> _DATA SECTION_
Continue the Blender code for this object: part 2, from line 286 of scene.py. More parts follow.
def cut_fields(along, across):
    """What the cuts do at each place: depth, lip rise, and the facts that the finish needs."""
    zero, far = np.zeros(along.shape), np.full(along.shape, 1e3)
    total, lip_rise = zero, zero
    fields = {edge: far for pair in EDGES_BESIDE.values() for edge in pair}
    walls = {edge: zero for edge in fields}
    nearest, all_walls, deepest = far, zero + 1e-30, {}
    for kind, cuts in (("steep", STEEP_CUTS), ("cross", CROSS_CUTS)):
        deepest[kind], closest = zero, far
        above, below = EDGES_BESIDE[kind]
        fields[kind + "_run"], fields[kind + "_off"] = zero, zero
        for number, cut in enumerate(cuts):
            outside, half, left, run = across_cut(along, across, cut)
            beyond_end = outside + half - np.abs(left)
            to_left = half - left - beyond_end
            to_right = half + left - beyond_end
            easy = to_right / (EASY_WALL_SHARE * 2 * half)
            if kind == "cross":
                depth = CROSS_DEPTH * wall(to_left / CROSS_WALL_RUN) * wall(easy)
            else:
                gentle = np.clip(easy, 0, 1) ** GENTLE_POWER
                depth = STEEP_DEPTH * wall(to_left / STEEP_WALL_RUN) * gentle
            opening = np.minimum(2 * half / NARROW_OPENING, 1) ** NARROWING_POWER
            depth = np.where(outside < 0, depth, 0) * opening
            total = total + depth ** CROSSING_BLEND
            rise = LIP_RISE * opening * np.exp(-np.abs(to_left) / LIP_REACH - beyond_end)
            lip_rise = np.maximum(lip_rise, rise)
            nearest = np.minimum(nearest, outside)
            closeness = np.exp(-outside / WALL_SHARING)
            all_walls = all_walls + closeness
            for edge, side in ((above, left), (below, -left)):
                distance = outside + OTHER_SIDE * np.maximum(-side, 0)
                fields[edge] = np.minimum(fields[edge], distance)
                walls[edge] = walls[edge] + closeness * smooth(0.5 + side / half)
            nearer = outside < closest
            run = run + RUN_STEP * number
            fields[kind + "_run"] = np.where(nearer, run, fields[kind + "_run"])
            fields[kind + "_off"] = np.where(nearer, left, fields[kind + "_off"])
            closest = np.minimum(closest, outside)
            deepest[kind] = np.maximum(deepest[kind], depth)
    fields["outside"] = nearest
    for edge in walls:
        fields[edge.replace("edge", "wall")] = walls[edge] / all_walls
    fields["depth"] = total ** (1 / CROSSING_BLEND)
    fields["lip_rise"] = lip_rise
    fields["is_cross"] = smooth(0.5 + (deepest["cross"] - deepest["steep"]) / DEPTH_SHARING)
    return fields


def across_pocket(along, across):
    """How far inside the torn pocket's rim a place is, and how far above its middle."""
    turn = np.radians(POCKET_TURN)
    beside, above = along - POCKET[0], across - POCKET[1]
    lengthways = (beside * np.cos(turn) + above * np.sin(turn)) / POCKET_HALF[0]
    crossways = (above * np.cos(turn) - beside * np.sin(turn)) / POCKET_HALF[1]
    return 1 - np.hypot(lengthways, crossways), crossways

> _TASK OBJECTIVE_
Quote every line of the data, word for word.

> _SOLUTION FOR THIS TASK_
Continue the Blender code for this object: part 2, from line 286 of scene.py. More parts follow.
def cut_fields(along, across):
    """What the cuts do at each place: depth, lip rise, and the facts that the finish needs."""
    zero, far = np.zeros(along.shape), np.full(along.shape, 1e3)
    total, lip_rise = zero, zero
    fields = {edge: far for pair in EDGES_BESIDE.values() for edge in pair}
    walls = {edge: zero for edge in fields}
    nearest, all_walls, deepest = far, zero + 1e-30, {}
    for kind, cuts in (("steep", STEEP_CUTS), ("cross", CROSS_CUTS)):
        deepest[kind], closest = zero, far
        above, below = EDGES_BESIDE[kind]
        fields[kind + "_run"], fields[kind + "_off"] = zero, zero
        for number, cut in enumerate(cuts):
            outside, half, left, run = across_cut(along, across, cut)
            beyond_end = outside + half - np.abs(left)
            to_left = half - left - beyond_end
            to_right = half + left - beyond_end
            easy = to_right / (EASY_WALL_SHARE * 2 * half)
            if kind == "cross":
                depth = CROSS_DEPTH * wall(to_left / CROSS_WALL_RUN) * wall(easy)
            else:
                gentle = np.clip(easy, 0, 1) ** GENTLE_POWER
                depth = STEEP_DEPTH * wall(to_left / STEEP_WALL_RUN) * gentle
            opening = np.minimum(2 * half / NARROW_OPENING, 1) ** NARROWING_POWER
            depth = np.where(outside < 0, depth, 0) * opening
            total = total + depth ** CROSSING_BLEND
            rise = LIP_RISE * opening * np.exp(-np.abs(to_left) / LIP_REACH - beyond_end)
            lip_rise = np.maximum(lip_rise, rise)
            nearest = np.minimum(nearest, outside)
            closeness = np.exp(-outside / WALL_SHARING)
            all_walls = all_walls + closeness
            for edge, side in ((above, left), (below, -left)):
                distance = outside + OTHER_SIDE * np.maximum(-side, 0)
                fields[edge] = np.minimum(fields[edge], distance)
                walls[edge] = walls[edge] + closeness * smooth(0.5 + side / half)
            nearer = outside < closest
            run = run + RUN_STEP * number
            fields[kind + "_run"] = np.where(nearer, run, fields[kind + "_run"])
            fields[kind + "_off"] = np.where(nearer, left, fields[kind + "_off"])
            closest = np.minimum(closest, outside)
            deepest[kind] = np.maximum(deepest[kind], depth)
    fields["outside"] = nearest
    for edge in walls:
        fields[edge.replace("edge", "wall")] = walls[edge] / all_walls
    fields["depth"] = total ** (1 / CROSSING_BLEND)
    fields["lip_rise"] = lip_rise
    fields["is_cross"] = smooth(0.5 + (deepest["cross"] - deepest["steep"]) / DEPTH_SHARING)
    return fields


def across_pocket(along, across):
    """How far inside the torn pocket's rim a place is, and how far above its middle."""
    turn = np.radians(POCKET_TURN)
    beside, above = along - POCKET[0], across - POCKET[1]
    lengthways = (beside * np.cos(turn) + above * np.sin(turn)) / POCKET_HALF[0]
    crossways = (above * np.cos(turn) - beside * np.sin(turn)) / POCKET_HALF[1]
    return 1 - np.hypot(lengthways, crossways), crossways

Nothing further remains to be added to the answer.